17.9.06

Pontos de Fuga

Num artigo publicado na sequência de uma providência cautelar requerida por um concorrente excluido de um procedimento concursal, o Miguel Sousa Tavares sugeria que todos os concorrentes deveriam ser obrigados a aceitar os resultados dos concursos públicos em que participam. Percebo a indignação do Miguel Sousa Tavares. As providências cautelares muitas vezes suspendem os concursos e atrasam a construção da obra, o fornecimento do serviço, o início da concessão... Mas a alternativa proposta pelo Miguel Sousa Tavares equivaleria a conferir ao Estado um poder desmesurado, maior do que ele já tem. ###

Se as escolhas da Administração fossem racionais e funcionalizadas ao interesse geral, a autonomia contratual da Admnistração seria ilimitada, como acontece com as empresas privadas. Ela contrataria como queria, com quem queria e quando queria. Da mesma forma que se acredita que as empresas privadas fazem ou tentam fazer as escolhas mais racionais, também se acreditaria que a Administração saberia escolher de forma racional.

Ora, é exactamente por se saber que a Administração, deixada à sua sorte, muito raramente procederia a escolhas racionais, que a lei obriga a que ela lance procedimentos concursais destinados à escolha da melhor proposta. Basta olhar para a forma como a lei regula esses procedimentos para se perceber a quantidade de fases que os mesmos comportam de forma a impedir que a Administração deixe de atentar no interesse geral e passe a dirigir-se para o seu próprio interesse.

Como qualquer lei, também a lei que regula os procedimentos concursais pode ser violada. E de cada vez que é violada, o mais certo é que essa violação tenha como efeito apartar a escolha da Administração da melhor proposta. E essa violação deve ser julgada a tempo de, a verificar-se a efectiva violação, poder obrigar a Administração a redireccionar-se para o interesse geral. Não me parece aceitável que se venha anular um contrato de empreitada de um ponte, depois de a ponte estar construída...

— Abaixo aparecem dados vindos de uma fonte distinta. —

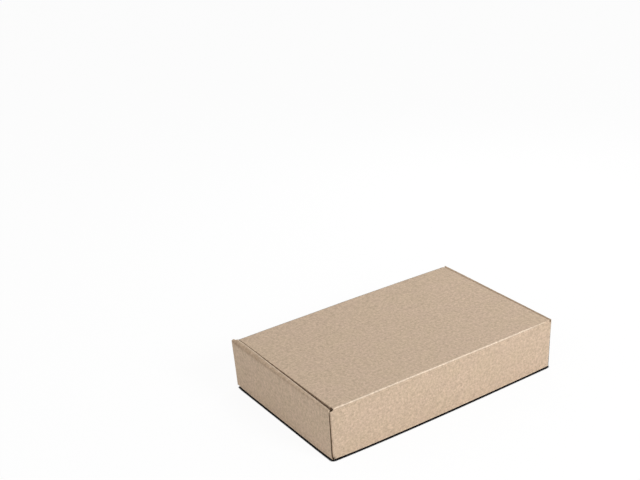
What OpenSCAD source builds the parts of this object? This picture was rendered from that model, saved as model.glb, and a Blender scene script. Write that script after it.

Se a sugestão do Miguel Sousa Tavares fosse adoptada, a Administração estaria livre para fazer o que queria. Bastava-lhe excluir todos os concorrentes indesejados e adjudicar o contrato à empresa amiga ou vizinha, mesmo que não fosse dela a melhor proposta. Os concursos seriam uma farsa.

Mas se assim é, o drama continua. Qualquer concorrente que seja excluido ou perca o contrato vai ter como impulso tentar impugnar o procedimento, suspendendo-o. E lá se adia a construção da ponte, o fornecimento de refeições às escolas ou a concessão de uma auto-estrada.

Mas esse é o drama do Estado Social que temos. De um lado, a sociedade dependente do Estado precisa que este seja veloz, eficaz, que faça obra depressa e bem. Do outro, a sociedade precisa de proteger-se das más escolhas feitas pelo Estado hiperactivo. Este conflito de velocidades é insanável. Um dos lados vai ter de ceder. A sugestão do Miguel Sousa Tavares vai no sentido de serem os cidadãos a prescindir do pouco controlo que exercem sobre o Estado. A minha sugestão vai no sentido contrário. Prescinda-se do Estado hiperactivo e potenciem-se as escolhas racionais.